Even the racing industry has given subtle indications that the industry is having problems.

In 1972, racing began giving an Eclipse Award of Merit to the person who had made considerable contributions to the sport. Among the first winners were breeders John Galbreath and Edward P. Taylor, jockey Steve Cauthen and racing official Jimmy Kilroe of Santa Anita.

But after Bill Shoemaker was honored in 1981, the award was vacant for the next two years. "You mean to tell me that nobody's done anything in racing to deserve that award the last two years?" said Kent Hollingsworth, editor of The Blood-Horse magazine. "We've got nobody we can give the award to?"

Indeed, the sport is changing.

John Nerud, the Hall of Fame trainer and now president of Tartan Farms in Ocala, Fla., says he regularly hears about something funny going on in racing.

"People who aren't close to the sport think it's dishonest," Nerud said. "They think a trainer is a fellow in a plaid jacket who steals chickens at night.
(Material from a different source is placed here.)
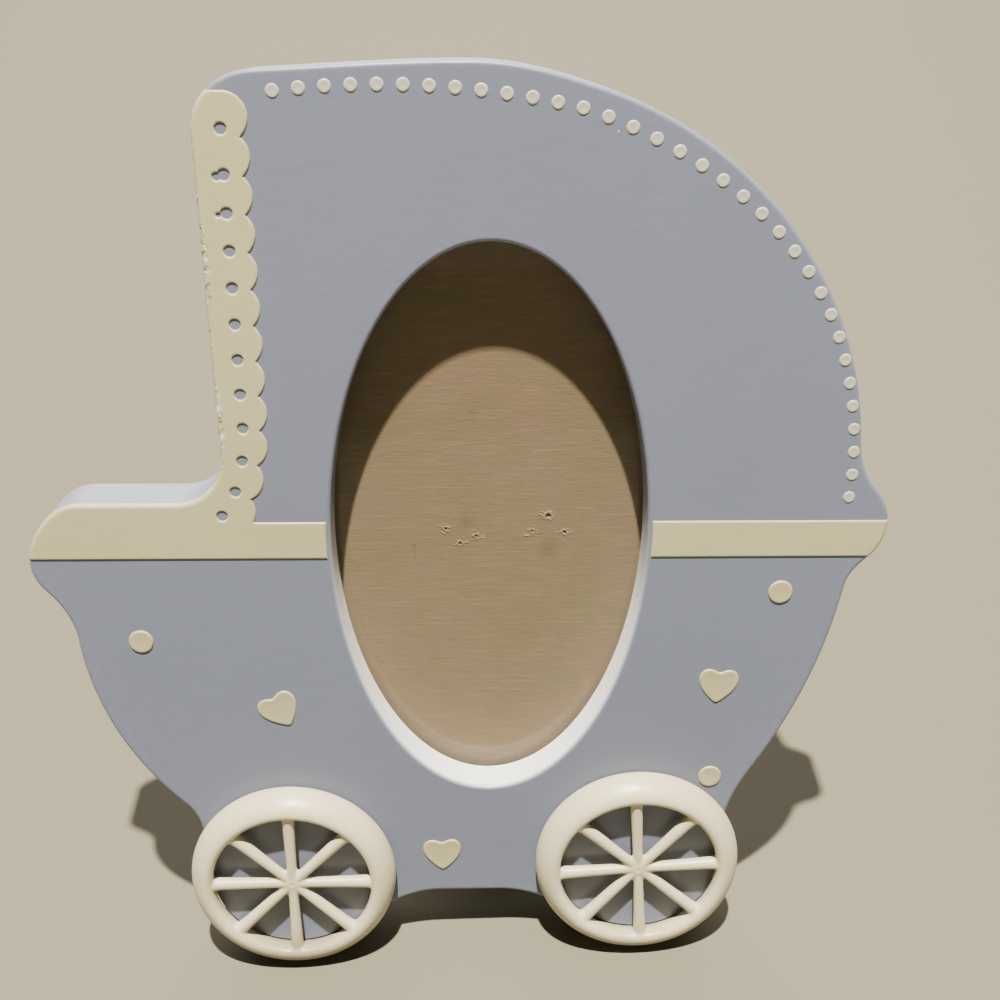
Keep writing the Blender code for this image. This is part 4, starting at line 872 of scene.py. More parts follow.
def collar_region():
    """The left band and the scalloped collar above it, as one anticlockwise loop."""
    beyond = HANDLE_TIP_X - MM
    points = [(beyond, BAND_BOTTOM_Z), (WINDOW_CENTRE.x, BAND_BOTTOM_Z),
              (WINDOW_CENTRE.x, BAND_TOP_Z)]
    centres = scallop_centres()
    cusps = [cusp_between(lower, upper) for upper, lower in zip(centres, centres[1:])]
    for index in reversed(range(SCALLOP_COUNT)):
        centre = centres[index]
        if index < SCALLOP_COUNT - 1:
            start = math.atan2(cusps[index].y - centre.y, cusps[index].x - centre.x)
        else:
            start = math.asin(max(-1.0, (BAND_TOP_Z - centre.y) / SCALLOP_RADIUS))
        end = SCALLOP_TOP_END
        if index > 0:
            end = math.atan2(cusps[index - 1].y - centre.y, cusps[index - 1].x - centre.x)
        steps = math.ceil((end - start) * SCALLOP_RADIUS / TRIM_STEP)
        for step in range(0 if index == SCALLOP_COUNT - 1 else 1, steps + 1):
            angle = start + (end - start) * step / steps
            points.append((centre.x + SCALLOP_RADIUS * math.cos(angle),
                           centre.y + SCALLOP_RADIUS * math.sin(angle)))
    points += [(COLLAR_EDGE_X - LEDGE_FILLET, points[-1][1]),
               (beyond, LEDGE_TOP_Z + LEDGE_FILLET)]
    return divided(points, FINE_STEP)


def band_region():
    """The band on the right of the window."""
    beyond = NOSE_TIP_X + MM
    start = WINDOW_CENTRE.x
    return divided([(start, BAND_BOTTOM_Z), (beyond, BAND_BOTTOM_Z), (beyond, BAND_TOP_Z),
                    (start, BAND_TOP_Z)], FINE_STEP)


def all_eyelets():
    """Centre and radius of the collar's holes, one to a scallop, and of the breaks beside them."""
    places = []
    for index in range(SCALLOP_COUNT):
        bend = collar_bend(index)
        lift = EYELET_LIFT * bend
        if index in (0, SCALLOP_COUNT - 1):
            lift += EYELET_END_LIFT
        places.append((COLLAR_EDGE_X + EYELET_REACH - EYELET_BEND * bend,
                       SCALLOP_TOP_Z - index * SCALLOP_PITCH - EYELET_DROP + lift))
    holes = [(place, EYELET_RADIUS) for place in places]
    for index, (shift_x, shift_z), radius in EYELET_BREAKS:
        holes.append(((places[index][0] + shift_x, places[index][1] + shift_z), radius))
    return holes


def heart(centre_x, centre_z, turn):
    """Points round a heart, turned anticlockwise from upright by the given angle."""
    points = []
    for t in turns(HEART_POINTS):
        x = ((1.0 - HEART_PINCH) * math.sin(t) - HEART_PINCH * math.sin(3.0 * t)) / 2.0
        z = sum(wave * math.cos((n + 1) * t) for n, wave in enumerate(HEART_WAVES))
        z /= HEART_WAVE_SCALE
        points.append((centre_x + HEART_WIDTH * (x * math.cos(turn) - z * math.sin(turn)),
                       centre_z + HEART_WIDTH * (x * math.sin(turn) + z * math.cos(turn))))
    return points


def hood_dot_inset(angle):
    """How far in from the hood's edge a dot lies, by its angle from the hood's top."""
    first, last = HOOD_DOT_INSET_TURNS
    share = min(1.0, max(0.0, (angle - first) / (last - first)))
    return HOOD_DOT_INSET_END + (HOOD_DOT_INSET - HOOD_DOT_INSET_END) * (
        1.0 + math.cos(math.pi * share)) / 2.0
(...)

And they have some good reasons, because the game is changing. More and more, your owners are just money people, and they're looking to get rich in a hurry."

But Morris Alhadeff, president of the Longacres track near Seattle and president for the last two years of the Thoroughbred Racing Assn., a group of most of the major tracks in the United States and Canada, believes the public's perception of racing has improved greatly in recent years.
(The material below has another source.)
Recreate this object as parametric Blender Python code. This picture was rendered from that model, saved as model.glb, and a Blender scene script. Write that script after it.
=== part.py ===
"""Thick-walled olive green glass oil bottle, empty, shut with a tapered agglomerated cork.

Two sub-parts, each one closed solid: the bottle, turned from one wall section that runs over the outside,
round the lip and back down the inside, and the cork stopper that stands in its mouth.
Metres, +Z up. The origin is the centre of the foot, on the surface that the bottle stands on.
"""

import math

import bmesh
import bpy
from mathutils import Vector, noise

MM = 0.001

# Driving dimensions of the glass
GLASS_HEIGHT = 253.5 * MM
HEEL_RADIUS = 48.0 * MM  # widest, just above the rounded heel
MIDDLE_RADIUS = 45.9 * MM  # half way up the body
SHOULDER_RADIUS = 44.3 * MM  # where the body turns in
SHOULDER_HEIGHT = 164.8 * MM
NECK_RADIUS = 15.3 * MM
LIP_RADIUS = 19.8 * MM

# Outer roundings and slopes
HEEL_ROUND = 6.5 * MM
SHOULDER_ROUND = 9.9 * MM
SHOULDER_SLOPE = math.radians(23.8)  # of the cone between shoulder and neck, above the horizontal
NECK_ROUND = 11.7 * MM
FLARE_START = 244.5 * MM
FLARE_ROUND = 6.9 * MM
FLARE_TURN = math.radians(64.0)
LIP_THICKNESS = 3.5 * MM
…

Says Tom Gentry, a Kentucky breeder who once owned a horse in partnership with former President Carter:

"I may be naive, but I don't think there's much funny business going on. There hasn't been a major scandal in several years. Years ago, I guess, a guy could sneak a horse in from San Luis Rey Downs (a training center just north of San Diego) and make a score, but I don't think that happens anymore."
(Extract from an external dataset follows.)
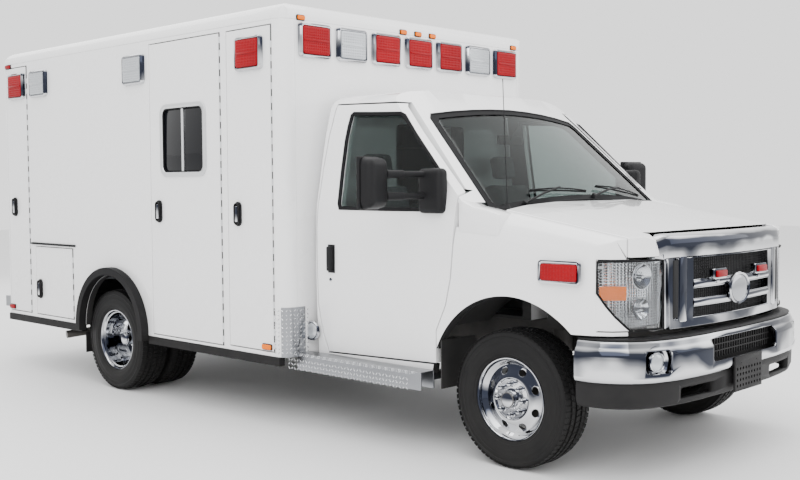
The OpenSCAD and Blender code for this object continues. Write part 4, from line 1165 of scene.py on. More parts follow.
@dataclass
class Lamps:
    """Warning lamps, markers and fender lamps.

    Attributes:
        pitch: Spacing of the front row.
        drop: How far the front row's middle lies below the roof's edge line.
    """

    pitch: float = 0.316
    drop: float = 0.121

    def place(self, seeds: tuple, seat: Matrix, name: str, body: str, colour: LampColour) -> None:
        """Copies a lamp to one place.

        Args:
            seeds: The bezel and the lens.
            seat: Where the lamp goes.
            name: Name of the lamp.
            body: The body that it rides on.
            colour: Colour of its lens.
        """
        red = colour is LampColour.RED
        finished(copied(seeds[0], seat), name + "_bezel", CHROME, body=body)
        finished(copied(seeds[1], seat), name + "_lens", RED_LENS if red else WHITE_LENS, body=body)

    def build(self) -> None:
        """Builds every lamp and mounts it."""
        lamp = WarningLamp()
        seeds = (lamp.bezel(), lamp.lens())
        red, clear = LampColour.RED, LampColour.CLEAR
        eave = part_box("box_side_right")[1].z
        row = (red, clear, red, red, red, clear, red)
        for i, colour in enumerate(row):
            seat = facing(((i - 3) * self.pitch, BOX_FRONT, eave - self.drop), (0, -1, 0))
            self.place(seeds, seat, "front_lamp_%d" % (i + 1), "root", colour)
        side_z = eave - 0.190
        rear_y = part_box("locker_rear_right")[0].y
        front_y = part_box("locker_front_right")[0].y
        mid_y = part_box("side_door")[1].y + 0.183
        for side, word in SIDES:
            out = (side, 0, 0)
            for name, y, body, colour in (
                    ("front_side", front_y + 0.206, "locker_front_" + word, red),
                    ("scene_fore", mid_y, "root", clear),
                    ("scene_aft", rear_y - 0.216, "root", clear),
                    ("rear_side", rear_y + 0.152, "locker_rear_" + word, red)):
                self.place(seeds, facing((side * WALL, y, side_z), out),
                           "%s_lamp_%s" % (name, word), body, colour)
            for name, z, colour in (("rear_high", eave - self.drop, red), ("rear_mid", 2.060, clear),
                                    ("rear_low", 0.900, red)):
                self.place(seeds, facing((side * 0.953, BOX_BACK, z), (0, 1, 0)),
                           "%s_lamp_%s" % (name, word), "root", colour)
        for seed in seeds:
            bpy.data.objects.remove(seed)
        self.markers(eave)
        self.fender_lamps()

    def markers(self, eave: float) -> None:
        """Builds the small marker lamps along the edges of the box."""
        ambers, reds, bases = [], [], []

        def marker(centre: Point, out: Point, width: float, height: float, store: list) -> None:
            """Adds one marker with its base."""
            seat = facing(centre, out)
            base = slab("base", (width + 0.012, height + 0.010, 0.008), 0, 0.005, 0.0015)
            lens = slab("lens", (width, height, 0.007), 0.004, 0.012, 0.004)
            bases.append(moved(base, seat))
            store.append(moved(lens, seat))

        for x in (-1.056, -0.146, 0.0, 0.146, 1.056):
            marker((x, BOX_FRONT, eave + 0.012), (0, -1, 0), 0.056, 0.026, ambers)
            marker((x, BOX_BACK, eave + 0.008), (0, 1, 0), 0.056, 0.022, reds)
        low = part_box("box_side_right")[0].z
        for side, word in SIDES:
            out = (side, 0, 0)
            own: list = []
            marker((side * WALL, BOX_FRONT + 0.168, low + 0.056), out, 0.084, 0.030, own)
            finished(own[0], "amber_side_marker_" + word, AMBER_LENS, body="locker_front_" + word)
            finished(bases.pop(), "amber_side_base_" + word, BLACK_PLASTIC,
                     body="locker_front_" + word)
            marker((side * WALL, BOX_BACK - 0.065, low + 0.058), out, 0.080, 0.030, reds)
            marker((side * (WALL - 0.001), BOX_BACK - 0.080, eave - 0.018), out, 0.080, 0.026, reds)
        finished(ambers, "amber_markers", AMBER_LENS, "warning_lamps")
        finished(reds, "red_markers", RED_LENS)
        finished(bases, "marker_bases", BLACK_PLASTIC)

    def fender_lamps(self) -> None:
        """Builds the long red lamps in the fenders."""
        bezels, lenses = [], []
        for side in (-1, 1):
            seat = facing((side * (CAB_HALF - 0.004), along(-0.334), 1.059), (side, 0, 0))
            seat = seat @ Matrix.Rotation(math.radians(-2.5 * side), 4, "Y")
            bezel = slab("bezel", (0.248, 0.121, 0.022), 0, 0.019, 0.004)
            hole = slab("hole", (0.216, 0.088, 0.014), 0.012, 0.02)
            bezels.append(moved(carve(bezel, hole), seat))
            lens = slab("lens", (0.212, 0.084, 0.012), 0.008, 0.013, 0.003)
            grid = prism_grid(11, 4, 0.200, 0.072, 0.0208, 0.003)
            lenses.append(moved(join("lens", [lens, grid]), seat))
        finished(bezels, "fender_lamp_bezels", CHROME)
        finished(lenses, "fender_lamp_lenses", RED_LENS)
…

The last major scandal crested in 1978, when Tony Ciulla, a confessed fixer of hundreds of races, implicated some of New York's best jockeys. Although a few of the riders were ruled off--including Jose Amy, who returned to his native Puerto Rico, and Jacinto Vasquez, whose one-year suspension for offering a bribe to another jockey ends Feb. 24--the only New York conviction was that of Con Errico, a former jockey found guilty of racketeering.